*WORK TO DO:* Your task is to copy a single run of lines that starts at the line with "Write part 2 of" and stops at the line with "axis=-1, keepdims=True), 1e-9)", keeping both ends. Copy nothing else.

*RECORD EXTRACTS:*
⁂
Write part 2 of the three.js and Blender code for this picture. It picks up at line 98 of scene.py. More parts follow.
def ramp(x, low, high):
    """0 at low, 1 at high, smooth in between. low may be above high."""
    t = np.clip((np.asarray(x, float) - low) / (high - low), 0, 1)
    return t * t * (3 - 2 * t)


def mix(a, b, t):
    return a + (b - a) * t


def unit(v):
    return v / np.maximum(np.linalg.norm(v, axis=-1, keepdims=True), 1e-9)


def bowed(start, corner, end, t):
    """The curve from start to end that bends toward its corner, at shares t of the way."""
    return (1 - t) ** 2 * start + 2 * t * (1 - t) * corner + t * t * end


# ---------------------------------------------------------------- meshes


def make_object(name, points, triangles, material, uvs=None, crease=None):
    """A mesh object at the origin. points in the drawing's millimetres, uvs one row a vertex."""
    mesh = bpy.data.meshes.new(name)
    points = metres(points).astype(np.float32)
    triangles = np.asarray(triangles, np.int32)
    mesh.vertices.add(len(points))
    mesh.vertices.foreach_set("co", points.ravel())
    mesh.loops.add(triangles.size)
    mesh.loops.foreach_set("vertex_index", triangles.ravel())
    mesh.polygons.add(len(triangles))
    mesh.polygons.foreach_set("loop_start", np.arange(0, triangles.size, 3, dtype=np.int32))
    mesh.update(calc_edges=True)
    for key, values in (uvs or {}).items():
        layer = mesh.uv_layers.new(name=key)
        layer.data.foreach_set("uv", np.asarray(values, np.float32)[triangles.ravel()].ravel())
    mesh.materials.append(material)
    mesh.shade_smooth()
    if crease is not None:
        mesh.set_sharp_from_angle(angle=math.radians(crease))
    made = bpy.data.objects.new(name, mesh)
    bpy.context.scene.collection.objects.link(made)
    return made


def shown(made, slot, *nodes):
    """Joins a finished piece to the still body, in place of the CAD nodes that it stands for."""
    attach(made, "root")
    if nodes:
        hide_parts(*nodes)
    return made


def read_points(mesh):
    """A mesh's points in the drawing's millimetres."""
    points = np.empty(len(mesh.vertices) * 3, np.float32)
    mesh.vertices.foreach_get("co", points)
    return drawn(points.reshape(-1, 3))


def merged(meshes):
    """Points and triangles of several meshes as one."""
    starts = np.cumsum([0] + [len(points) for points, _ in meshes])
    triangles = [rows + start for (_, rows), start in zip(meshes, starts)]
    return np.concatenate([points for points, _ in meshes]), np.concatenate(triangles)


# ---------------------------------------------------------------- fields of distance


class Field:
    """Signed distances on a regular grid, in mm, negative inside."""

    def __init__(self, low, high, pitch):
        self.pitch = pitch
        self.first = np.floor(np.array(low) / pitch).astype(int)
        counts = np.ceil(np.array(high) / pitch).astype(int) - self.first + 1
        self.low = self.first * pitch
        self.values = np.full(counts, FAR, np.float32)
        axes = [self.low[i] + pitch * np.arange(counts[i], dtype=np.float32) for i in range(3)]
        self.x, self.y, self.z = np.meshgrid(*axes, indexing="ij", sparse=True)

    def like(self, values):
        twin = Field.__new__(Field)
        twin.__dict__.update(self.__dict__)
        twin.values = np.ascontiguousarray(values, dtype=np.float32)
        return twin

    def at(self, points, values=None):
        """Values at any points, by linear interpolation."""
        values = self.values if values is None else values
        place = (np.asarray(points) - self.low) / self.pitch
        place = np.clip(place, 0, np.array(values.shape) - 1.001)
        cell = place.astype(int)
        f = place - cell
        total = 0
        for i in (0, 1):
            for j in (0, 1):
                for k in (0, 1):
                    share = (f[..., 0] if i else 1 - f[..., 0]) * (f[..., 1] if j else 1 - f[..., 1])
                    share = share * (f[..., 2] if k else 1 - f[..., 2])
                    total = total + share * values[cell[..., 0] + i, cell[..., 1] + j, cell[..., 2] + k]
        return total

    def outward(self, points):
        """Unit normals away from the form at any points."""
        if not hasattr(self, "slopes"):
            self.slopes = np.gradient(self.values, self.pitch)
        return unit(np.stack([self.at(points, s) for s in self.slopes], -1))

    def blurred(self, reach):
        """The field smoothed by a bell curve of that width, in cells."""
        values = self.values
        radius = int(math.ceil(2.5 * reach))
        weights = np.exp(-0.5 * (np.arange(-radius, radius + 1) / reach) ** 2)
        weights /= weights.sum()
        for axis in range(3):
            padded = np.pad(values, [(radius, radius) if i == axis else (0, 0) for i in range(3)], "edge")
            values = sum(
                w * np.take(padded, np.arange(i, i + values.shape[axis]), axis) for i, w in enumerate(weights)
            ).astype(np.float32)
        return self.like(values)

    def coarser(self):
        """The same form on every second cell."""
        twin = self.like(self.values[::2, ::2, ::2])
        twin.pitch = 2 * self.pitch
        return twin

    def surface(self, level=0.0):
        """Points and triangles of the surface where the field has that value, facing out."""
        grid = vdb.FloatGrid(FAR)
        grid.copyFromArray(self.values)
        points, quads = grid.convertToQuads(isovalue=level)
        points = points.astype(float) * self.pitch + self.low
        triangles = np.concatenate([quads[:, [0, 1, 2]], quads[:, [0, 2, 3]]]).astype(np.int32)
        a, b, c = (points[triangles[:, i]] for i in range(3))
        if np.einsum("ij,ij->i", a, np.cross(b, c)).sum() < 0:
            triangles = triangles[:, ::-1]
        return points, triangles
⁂
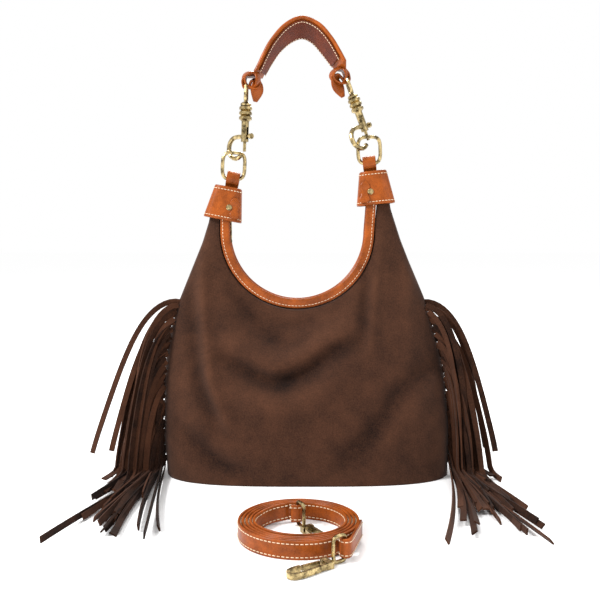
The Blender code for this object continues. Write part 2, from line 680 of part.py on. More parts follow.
⁂
*PROBLEM SOLUTION:*
Write part 2 of the three.js and Blender code for this picture. It picks up at line 98 of scene.py. More parts follow.
def ramp(x, low, high):
    """0 at low, 1 at high, smooth in between. low may be above high."""
    t = np.clip((np.asarray(x, float) - low) / (high - low), 0, 1)
    return t * t * (3 - 2 * t)


def mix(a, b, t):
    return a + (b - a) * t


def unit(v):
    return v / np.maximum(np.linalg.norm(v, axis=-1, keepdims=True), 1e-9)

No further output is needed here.